▶ **SHORT PROBLEM**
Identify every line in the records below that contains the word "what", and copy each of those lines.

--- Start EXTRACTED MATERIAL ---

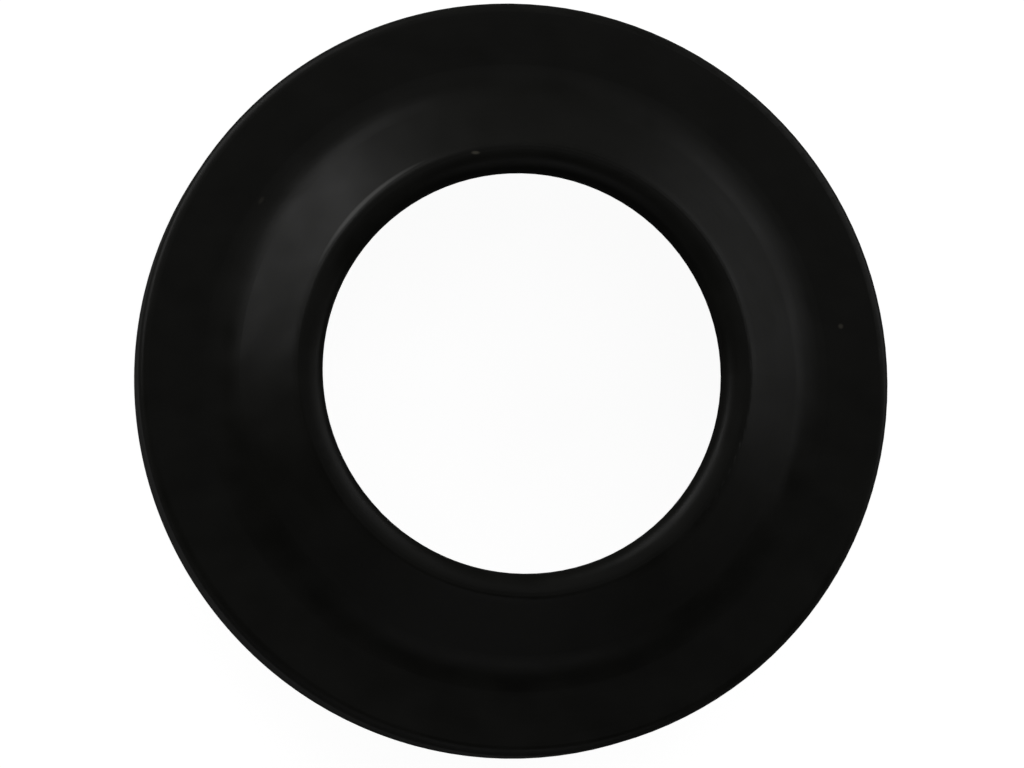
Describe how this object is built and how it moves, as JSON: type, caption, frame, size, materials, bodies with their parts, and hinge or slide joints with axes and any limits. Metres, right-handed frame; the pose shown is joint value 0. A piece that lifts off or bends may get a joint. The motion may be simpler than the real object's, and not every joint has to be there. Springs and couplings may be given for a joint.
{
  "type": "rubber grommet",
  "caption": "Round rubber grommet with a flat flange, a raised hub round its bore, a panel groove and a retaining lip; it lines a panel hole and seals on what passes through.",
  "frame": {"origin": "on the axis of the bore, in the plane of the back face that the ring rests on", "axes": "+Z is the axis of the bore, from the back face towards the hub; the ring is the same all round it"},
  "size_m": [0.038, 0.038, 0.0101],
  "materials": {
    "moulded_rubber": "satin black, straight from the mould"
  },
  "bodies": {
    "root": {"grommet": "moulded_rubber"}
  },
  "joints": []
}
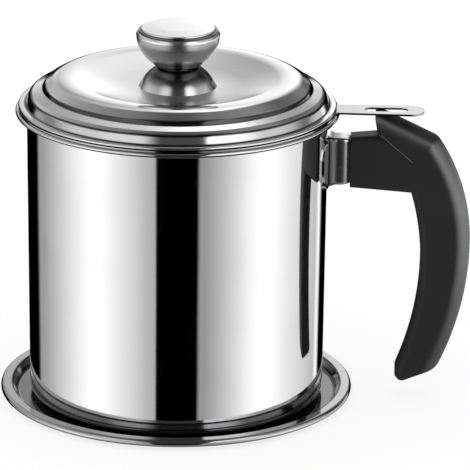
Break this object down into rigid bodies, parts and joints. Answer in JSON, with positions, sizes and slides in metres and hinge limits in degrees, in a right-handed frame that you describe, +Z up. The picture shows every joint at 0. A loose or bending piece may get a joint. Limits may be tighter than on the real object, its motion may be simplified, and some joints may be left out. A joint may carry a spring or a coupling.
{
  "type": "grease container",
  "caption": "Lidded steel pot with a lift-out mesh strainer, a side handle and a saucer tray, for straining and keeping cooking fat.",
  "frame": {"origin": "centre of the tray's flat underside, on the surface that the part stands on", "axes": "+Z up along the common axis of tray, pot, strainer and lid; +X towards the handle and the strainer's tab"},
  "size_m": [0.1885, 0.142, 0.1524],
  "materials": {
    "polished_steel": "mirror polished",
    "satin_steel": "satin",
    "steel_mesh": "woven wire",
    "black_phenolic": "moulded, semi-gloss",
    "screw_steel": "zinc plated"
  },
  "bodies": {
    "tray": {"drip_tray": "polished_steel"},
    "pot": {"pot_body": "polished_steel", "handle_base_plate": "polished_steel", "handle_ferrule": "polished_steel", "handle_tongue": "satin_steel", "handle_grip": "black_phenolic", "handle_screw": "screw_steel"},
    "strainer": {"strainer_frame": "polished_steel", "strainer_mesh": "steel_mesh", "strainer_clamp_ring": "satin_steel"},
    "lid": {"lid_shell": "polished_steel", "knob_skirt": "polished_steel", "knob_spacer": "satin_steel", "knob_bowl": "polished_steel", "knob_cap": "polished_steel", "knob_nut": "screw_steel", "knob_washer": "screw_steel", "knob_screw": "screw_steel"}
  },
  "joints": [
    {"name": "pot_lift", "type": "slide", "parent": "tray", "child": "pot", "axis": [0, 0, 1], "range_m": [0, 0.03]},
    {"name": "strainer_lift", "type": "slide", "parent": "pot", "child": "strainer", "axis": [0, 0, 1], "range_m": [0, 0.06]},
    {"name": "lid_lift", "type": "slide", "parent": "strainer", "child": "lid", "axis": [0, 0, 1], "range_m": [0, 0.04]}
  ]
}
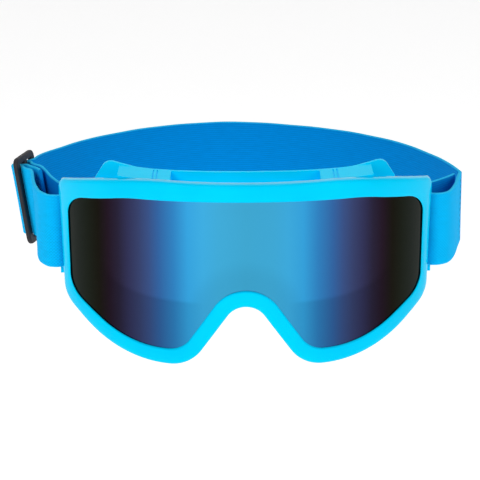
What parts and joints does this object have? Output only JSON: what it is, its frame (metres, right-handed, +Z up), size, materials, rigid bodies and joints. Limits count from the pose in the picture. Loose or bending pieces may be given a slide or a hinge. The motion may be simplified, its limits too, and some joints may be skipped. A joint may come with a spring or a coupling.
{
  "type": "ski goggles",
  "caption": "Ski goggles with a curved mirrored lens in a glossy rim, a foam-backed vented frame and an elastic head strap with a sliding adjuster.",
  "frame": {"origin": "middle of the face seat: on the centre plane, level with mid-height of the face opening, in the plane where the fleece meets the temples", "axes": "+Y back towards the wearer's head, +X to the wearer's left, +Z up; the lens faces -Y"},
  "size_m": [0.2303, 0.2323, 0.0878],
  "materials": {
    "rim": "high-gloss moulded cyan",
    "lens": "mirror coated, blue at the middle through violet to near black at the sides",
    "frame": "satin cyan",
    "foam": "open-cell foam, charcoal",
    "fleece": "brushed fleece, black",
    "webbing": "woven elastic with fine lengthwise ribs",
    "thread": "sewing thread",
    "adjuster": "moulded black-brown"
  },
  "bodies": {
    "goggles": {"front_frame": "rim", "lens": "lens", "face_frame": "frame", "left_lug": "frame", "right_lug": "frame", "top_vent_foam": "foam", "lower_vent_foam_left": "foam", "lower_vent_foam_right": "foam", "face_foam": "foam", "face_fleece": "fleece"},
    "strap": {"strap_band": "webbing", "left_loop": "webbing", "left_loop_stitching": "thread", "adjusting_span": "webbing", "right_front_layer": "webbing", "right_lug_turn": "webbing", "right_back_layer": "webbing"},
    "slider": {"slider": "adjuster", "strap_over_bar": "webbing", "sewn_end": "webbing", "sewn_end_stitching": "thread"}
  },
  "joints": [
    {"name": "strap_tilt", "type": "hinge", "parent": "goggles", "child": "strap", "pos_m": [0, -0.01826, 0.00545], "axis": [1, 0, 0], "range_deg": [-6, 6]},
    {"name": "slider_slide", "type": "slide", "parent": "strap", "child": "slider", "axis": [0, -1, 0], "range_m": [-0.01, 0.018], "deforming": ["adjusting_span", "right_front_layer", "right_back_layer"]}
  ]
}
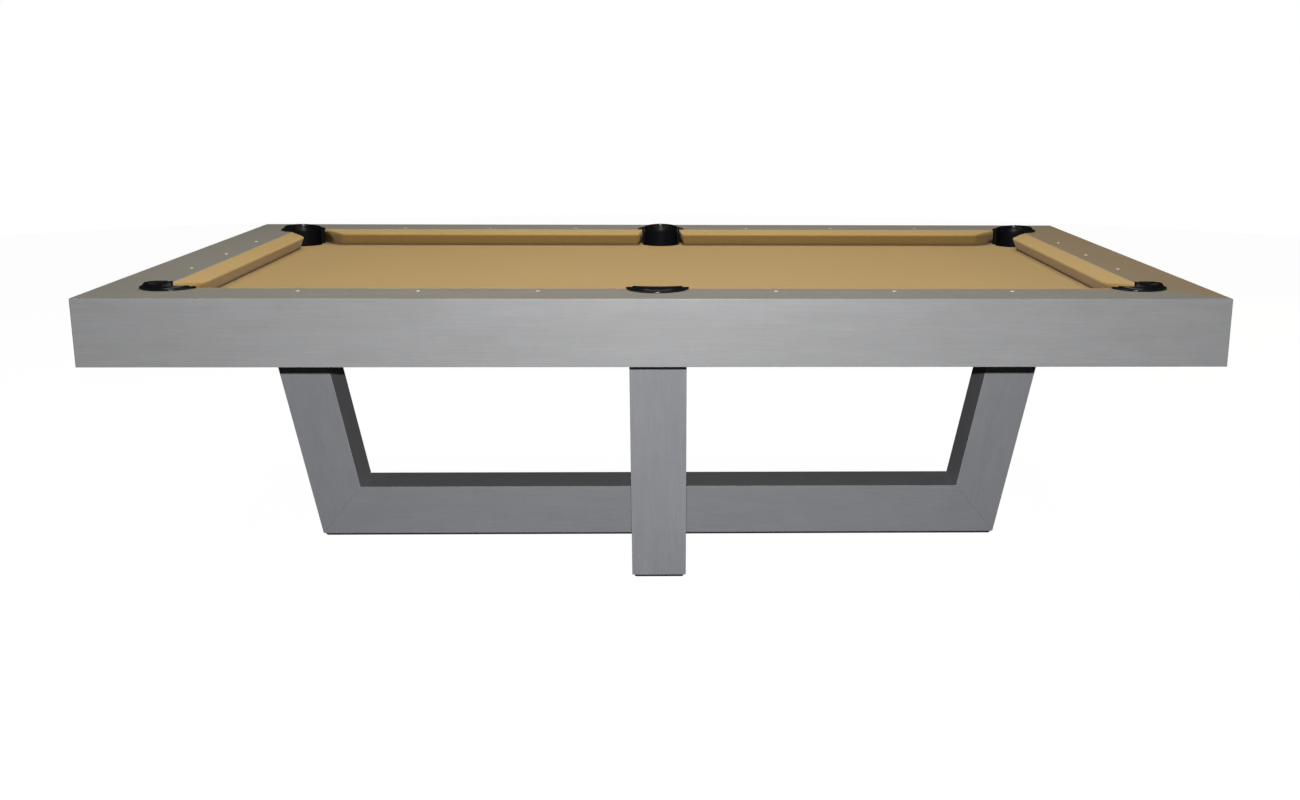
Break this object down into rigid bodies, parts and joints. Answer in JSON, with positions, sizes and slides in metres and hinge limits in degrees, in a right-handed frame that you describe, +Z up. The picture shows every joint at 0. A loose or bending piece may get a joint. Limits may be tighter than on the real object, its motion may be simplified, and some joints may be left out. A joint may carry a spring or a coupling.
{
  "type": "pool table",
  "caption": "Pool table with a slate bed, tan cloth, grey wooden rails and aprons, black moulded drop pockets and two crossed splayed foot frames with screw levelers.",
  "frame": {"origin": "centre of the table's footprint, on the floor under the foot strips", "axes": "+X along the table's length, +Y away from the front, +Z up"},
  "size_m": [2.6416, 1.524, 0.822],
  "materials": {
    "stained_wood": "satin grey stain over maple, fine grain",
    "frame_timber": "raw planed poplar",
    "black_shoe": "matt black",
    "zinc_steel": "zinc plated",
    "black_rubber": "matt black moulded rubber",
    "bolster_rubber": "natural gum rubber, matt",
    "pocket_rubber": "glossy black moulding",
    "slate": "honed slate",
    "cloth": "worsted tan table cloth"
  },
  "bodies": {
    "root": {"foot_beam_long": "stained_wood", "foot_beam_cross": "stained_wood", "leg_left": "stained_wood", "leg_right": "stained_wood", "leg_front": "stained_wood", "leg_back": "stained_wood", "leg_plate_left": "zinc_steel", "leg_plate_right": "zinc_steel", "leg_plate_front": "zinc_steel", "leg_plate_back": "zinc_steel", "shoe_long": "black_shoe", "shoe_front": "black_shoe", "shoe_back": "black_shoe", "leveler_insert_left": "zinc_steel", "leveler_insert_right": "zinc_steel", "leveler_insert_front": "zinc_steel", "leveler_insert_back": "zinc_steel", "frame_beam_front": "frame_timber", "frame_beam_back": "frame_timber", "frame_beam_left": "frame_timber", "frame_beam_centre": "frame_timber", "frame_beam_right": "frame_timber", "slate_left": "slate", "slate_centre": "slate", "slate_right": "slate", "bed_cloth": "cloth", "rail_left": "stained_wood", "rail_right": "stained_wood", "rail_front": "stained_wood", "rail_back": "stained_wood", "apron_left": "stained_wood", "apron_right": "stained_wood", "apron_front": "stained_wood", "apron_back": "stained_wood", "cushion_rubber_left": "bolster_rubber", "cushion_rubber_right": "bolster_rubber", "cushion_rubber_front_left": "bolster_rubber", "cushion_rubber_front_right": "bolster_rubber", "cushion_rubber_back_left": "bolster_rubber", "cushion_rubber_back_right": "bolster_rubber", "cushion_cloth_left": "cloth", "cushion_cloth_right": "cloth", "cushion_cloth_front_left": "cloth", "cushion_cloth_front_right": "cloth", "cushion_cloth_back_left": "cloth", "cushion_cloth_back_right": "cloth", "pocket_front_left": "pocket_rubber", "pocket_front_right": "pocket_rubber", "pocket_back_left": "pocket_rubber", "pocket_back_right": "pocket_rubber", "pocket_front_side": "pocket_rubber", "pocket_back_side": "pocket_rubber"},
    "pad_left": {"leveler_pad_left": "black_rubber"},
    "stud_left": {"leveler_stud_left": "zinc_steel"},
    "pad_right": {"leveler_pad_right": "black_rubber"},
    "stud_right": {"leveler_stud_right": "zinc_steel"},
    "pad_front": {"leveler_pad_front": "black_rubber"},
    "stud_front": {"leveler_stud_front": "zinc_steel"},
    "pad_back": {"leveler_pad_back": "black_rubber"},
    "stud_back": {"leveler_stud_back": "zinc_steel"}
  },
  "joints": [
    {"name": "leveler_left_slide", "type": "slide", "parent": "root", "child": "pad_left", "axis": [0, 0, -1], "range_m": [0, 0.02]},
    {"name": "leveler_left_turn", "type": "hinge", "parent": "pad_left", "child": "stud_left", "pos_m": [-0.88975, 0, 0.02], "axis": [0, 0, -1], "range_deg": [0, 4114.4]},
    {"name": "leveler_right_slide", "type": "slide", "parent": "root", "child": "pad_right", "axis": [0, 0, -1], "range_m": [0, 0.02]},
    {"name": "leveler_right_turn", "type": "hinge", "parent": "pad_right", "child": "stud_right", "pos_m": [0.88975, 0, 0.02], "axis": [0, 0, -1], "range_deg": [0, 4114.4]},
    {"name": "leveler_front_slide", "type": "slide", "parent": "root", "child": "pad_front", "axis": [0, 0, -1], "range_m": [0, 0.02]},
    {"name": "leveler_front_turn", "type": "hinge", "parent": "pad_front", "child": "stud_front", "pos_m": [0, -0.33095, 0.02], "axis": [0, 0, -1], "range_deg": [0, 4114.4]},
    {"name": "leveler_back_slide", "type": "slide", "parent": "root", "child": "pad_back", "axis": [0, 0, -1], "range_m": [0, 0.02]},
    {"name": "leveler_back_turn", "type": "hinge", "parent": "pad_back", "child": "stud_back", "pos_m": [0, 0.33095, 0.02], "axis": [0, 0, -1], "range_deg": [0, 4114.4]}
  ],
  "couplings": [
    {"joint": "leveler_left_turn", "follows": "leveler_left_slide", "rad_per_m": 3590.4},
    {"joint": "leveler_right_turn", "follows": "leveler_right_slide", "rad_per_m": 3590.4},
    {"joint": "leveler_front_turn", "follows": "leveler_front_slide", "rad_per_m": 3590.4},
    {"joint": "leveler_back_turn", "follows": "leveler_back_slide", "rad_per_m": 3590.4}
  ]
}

--- End EXTRACTED MATERIAL ---

▶ **SOLUTION TO THIS TASK**
  "caption": "Round rubber grommet with a flat flange, a raised hub round its bore, a panel groove and a retaining lip; it lines a panel hole and seals on what passes through.",
What parts and joints does this object have? Output only JSON: what it is, its frame (metres, right-handed, +Z up), size, materials, rigid bodies and joints. Limits count from the pose in the picture. Loose or bending pieces may be given a slide or a hinge. The motion may be simplified, its limits too, and some joints may be skipped. A joint may come with a spring or a coupling.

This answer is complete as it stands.